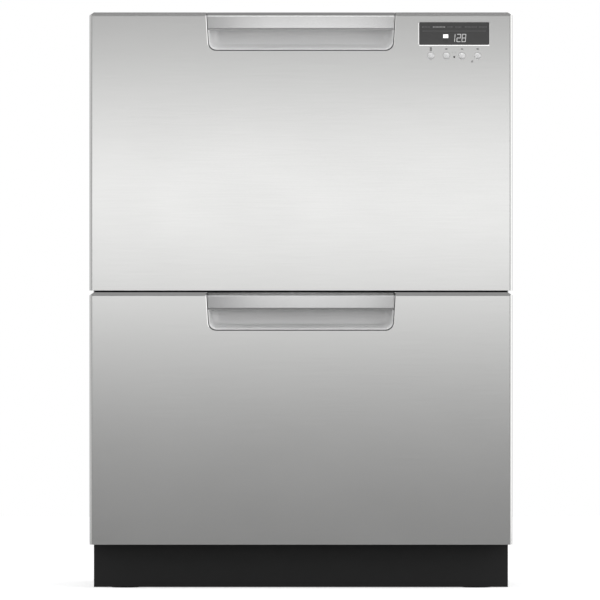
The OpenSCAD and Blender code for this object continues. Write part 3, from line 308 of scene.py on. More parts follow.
@dataclass(frozen=True)
class SilverPaint(Finish):
    """Satin silver paint on plastic: fine flakes of metal in a clear binder."""

    nature = {"Metallic": 0.2}

    def dress(self, tree: Tree, shader: Node) -> None:
        """Adds the flakes, 0.3 mm across."""
        flakes = grain(tree, (0.3, 0.3, 0.3), 1.0)
        self.wire(shader, flakes, relief=(flakes, 0.002))


@dataclass(frozen=True)
class ZincSheet(Finish):
    """Galvanised sheet: a dull grey metal with crystals of zinc, 9 mm across."""

    nature = {"Metallic": 1.0}

    def dress(self, tree: Tree, shader: Node) -> None:
        """Adds crystals that differ in tone and gloss, with smears from rolling."""
        crystals = cells(tree, 9).outputs["Color"]
        tone = add_node(tree, "ShaderNodeSeparateColor", {0: crystals})
        smears = grain(tree, (120, 8, 120))
        values = {0: tone.outputs[0], 1: smears}
        mixed = add_node(tree, "ShaderNodeMath", values, operation="MULTIPLY").outputs[0]
        self.wire(shader, mixed, (tone.outputs[1], 0.03, 0.03), (smears, 0.02))


@dataclass(frozen=True)
class RolledSteel(Finish):
    """Bright zinc plated rail, drawn through rolls along its length, which runs along Y."""

    nature = {"Metallic": 1.0}

    def dress(self, tree: Tree, shader: Node) -> None:
        """Adds draw lines 0.6 mm apart."""
        lines = grain(tree, (0.6, 150, 0.6))
        self.wire(shader, lines, (lines, 0.05, 0.06), (lines, 0.004))


@dataclass(frozen=True)
class MouldedPlastic(Finish):
    """Injection moulded plastic with a spark eroded or a polished mould surface.

    Attributes:
        texture_mm: Size of the mould texture's grains.
        texture_depth_mm: Depth of that texture.
    """

    texture_mm: float = 0.5
    texture_depth_mm: float = 0.01

    def dress(self, tree: Tree, shader: Node) -> None:
        """Adds the mould texture, and the faint clouds that the melt leaves."""
        fine = grain(tree, (self.texture_mm,) * 3)
        clouds = grain(tree, (45, 45, 45), 2.0)
        self.wire(shader, clouds, (fine, 0.04, 0.04), (fine, self.texture_depth_mm))


@dataclass(frozen=True)
class PowderCoat(Finish):
    """Baked powder on steel: orange peel 2 mm across under a low gloss."""

    def dress(self, tree: Tree, shader: Node) -> None:
        """Adds the orange peel and a little dust near the floor."""
        peel = grain(tree, (2, 2, 2), 1.0)
        dust = grain(tree, (30, 30, 12))
        self.wire(shader, dust, (dust, 0.0, 0.08), (peel, 0.02))


@dataclass(frozen=True)
class NylonCoat(Finish):
    """Steel wire dipped in nylon powder: smooth, with slow waves where it flowed."""

    nature = {"Coat Weight": 0.25, "Coat Roughness": 0.2}

    def dress(self, tree: Tree, shader: Node) -> None:
        """Adds the waves, 3 mm long."""
        waves = grain(tree, (3, 3, 3), 1.0)
        self.wire(shader, waves, relief=(waves, 0.05))


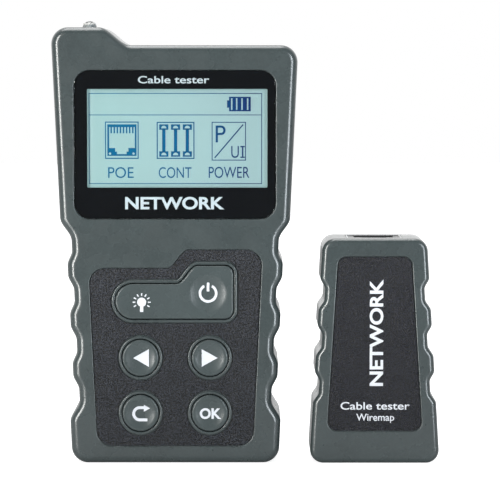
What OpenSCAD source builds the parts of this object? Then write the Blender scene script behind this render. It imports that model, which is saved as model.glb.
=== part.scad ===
// Handheld network cable tester with its remote terminator, standing side by side.
// Millimetres. +X is to the right seen from the front, +Y to the back, +Z up.
// The origin is the middle of the handset's base, and z = 0 is the surface both units stand on.

/* [Handset case] */
// Height of the flat top beside the torch hump
case_h = 124.4; // [124:0.2:125.2]
// Rise of the torch hump above the flat top
hump_h = 5.3; // [4.9:0.1:6]
// Half width of the head at its reference height
head_half_w = 36.4; // [36:0.2:37]
// Depth from front face to back face
case_d = 32; // [32:0.5:34]
// How far the front shell reaches back from the front face
front_d = 14; // [13.5:0.1:14.5]
// Wall thickness of the shells
wall = 2.2; // [2:0.1:2.4]
// Corner radius of the outline
corner_r = 5; // [4.5:0.1:5.2]

/* [Grip waves] */
// Height of the lowest handset finger valley
grip_low = 20.5; // [20:0.1:21]
// Spacing of the handset finger valleys
grip_pitch = 14.87; // [14.5:0.01:15]
// Depth of a handset valley below the side line
grip_depth = 3.06; // [2:0.02:3.2]
// Depth of a handset crest below the side line
crest_depth = 1.5; // [1:0.1:1.8]

/* [Display] */
// Width of the display lens
lens_w = 59.9; // [59.5:0.1:61]
// Height of the display lens
lens_h = 44.25; // [44:0.05:45]
// Height of the lens centre above the base
lens_z = 95; // [94.8:0.05:95.5]
// Width of the clear window
window_w = 53.4; // [52:0.1:54]
// Height of the clear window
window_h = 29.2; // [28:0.1:29.8]

/* [Keys] */
// Radius of a round key cap
key_r = 5.43; // [5.2:0.01:5.5]
// Sideways distance of the round keys from the middle
key_x = 10.3; // [10:0.1:10.6]
// Height of the upper row of round keys
key_row_high = 31.65; // [31.4:0.05:31.9]
// Height of the lower row of round keys
key_row_low = 15.15; // [14.9:0.05:15.4]
// Travel of a round key
key_travel = 0.5; // [0.2:0.1:0.5]

/* [Ports] */
// Width over the shield of a modular jack
jack_w = 16.3; // [16:0.1:16.4]
// Height over the shield of a modular jack, front to back
jack_d = 13.5; // [13:0.1:13.5]
// Length of a modular jack along the plug's way in
jack_l = 18; // [17:0.5:19]
// Sideways place of the left handset port
port_a_x = -1.5; // [-3:0.5:0]
// Sideways place of the right handset port
port_b_x = 18.5; // [17.5:0.5:19.5]

/* [Batteries] */
// Radius of a AAA cell
cell_r = 5.25; // [5:0.05:5.25]
// Overall length of a AAA cell
cell_l = 44.5; // [43.5:0.5:44.5]
// Spacing of the cells
cell_pitch = 11.1; // [10.8:0.1:11.2]

/* [Remote unit] */
// Sideways place of the remote
remote_x = 59.4; // [58:0.1:66]
// How far the remote stands behind the handset's middle
remote_y = -4; // [-4:1:2]
// Height of the remote
remote_h = 67.1; // [66.5:0.1:67.5]
// Depth of the remote
remote_d = 24; // [24:0.5:25]
// Depth of a remote finger valley
remote_dip = 1.56; // [1:0.02:1.6]

/* [Hidden] */
$fn = 48;

shell_grey = [0.36, 0.40, 0.39];
overlay_black = [0.17, 0.17, 0.19];
board_green = [0.10, 0.34, 0.20];
tin = [0.78, 0.79, 0.80];
gold = [0.85, 0.68, 0.32];
chip_black = [0.09, 0.09, 0.10];
nylon_white = [0.88, 0.88, 0.85];

// Handset planes, front to back
front_y = -case_d / 2;
back_y = case_d / 2;
split_y = front_y + front_d;
lens_t = 1.0;
mask_t = 0.2;
recess_y = front_y + lens_t + mask_t;
lens_r = 4.8;
lens_gap = 0.15;
window_x = 0.7;
window_z0 = 82.25;
window_r = 0.3;
ledge_x = [-27, 28.4];
ledge_z = [81.8, 113.2];
ledge_r = 1;
panel_x = [-28, 29.4];
panel_z = [79.6, 114.4];
panel_r = 0.5;
backlight_up = 1;
backlight_gap = 0.4;
ribbon_t = 0.2;
ribbon_w = 20;
ribbon_z = [79.6, 77.4, 75.8, 71];
ribbon_bend = 1.4;
inner_y = front_y + wall;
lcd_y = inner_y + 0.2;
lcd_t = 2.8;
board_y = -7.6;
board_t = 1.6;
board_back = board_y + board_t;
board_top = 121.4;

// Handset outline
head_z = 120.3;
side_taper = 0.0466;
hump_x = -13;
hump_run = 9.6;
hump_top = case_h + hump_h;
edge_r = 2;
edge_layers = 3;
layer_lap = 0.1;
lip_t = 1.0;
lip_gap = 0.1;
lip_h = 1.4;
grip_flat = 1.35;
grip_ramp = 4.7;
end_ramp = 6.85;
wave_step = 1.2;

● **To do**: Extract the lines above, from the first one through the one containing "0.03), (smears, 0.02))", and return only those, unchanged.

● **Solution to the problem**:
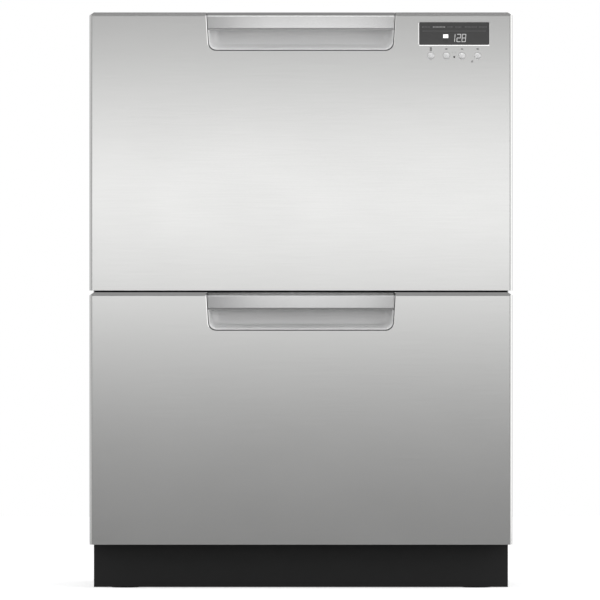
The OpenSCAD and Blender code for this object continues. Write part 3, from line 308 of scene.py on. More parts follow.
@dataclass(frozen=True)
class SilverPaint(Finish):
    """Satin silver paint on plastic: fine flakes of metal in a clear binder."""

    nature = {"Metallic": 0.2}

    def dress(self, tree: Tree, shader: Node) -> None:
        """Adds the flakes, 0.3 mm across."""
        flakes = grain(tree, (0.3, 0.3, 0.3), 1.0)
        self.wire(shader, flakes, relief=(flakes, 0.002))


@dataclass(frozen=True)
class ZincSheet(Finish):
    """Galvanised sheet: a dull grey metal with crystals of zinc, 9 mm across."""

    nature = {"Metallic": 1.0}

    def dress(self, tree: Tree, shader: Node) -> None:
        """Adds crystals that differ in tone and gloss, with smears from rolling."""
        crystals = cells(tree, 9).outputs["Color"]
        tone = add_node(tree, "ShaderNodeSeparateColor", {0: crystals})
        smears = grain(tree, (120, 8, 120))
        values = {0: tone.outputs[0], 1: smears}
        mixed = add_node(tree, "ShaderNodeMath", values, operation="MULTIPLY").outputs[0]
        self.wire(shader, mixed, (tone.outputs[1], 0.03, 0.03), (smears, 0.02))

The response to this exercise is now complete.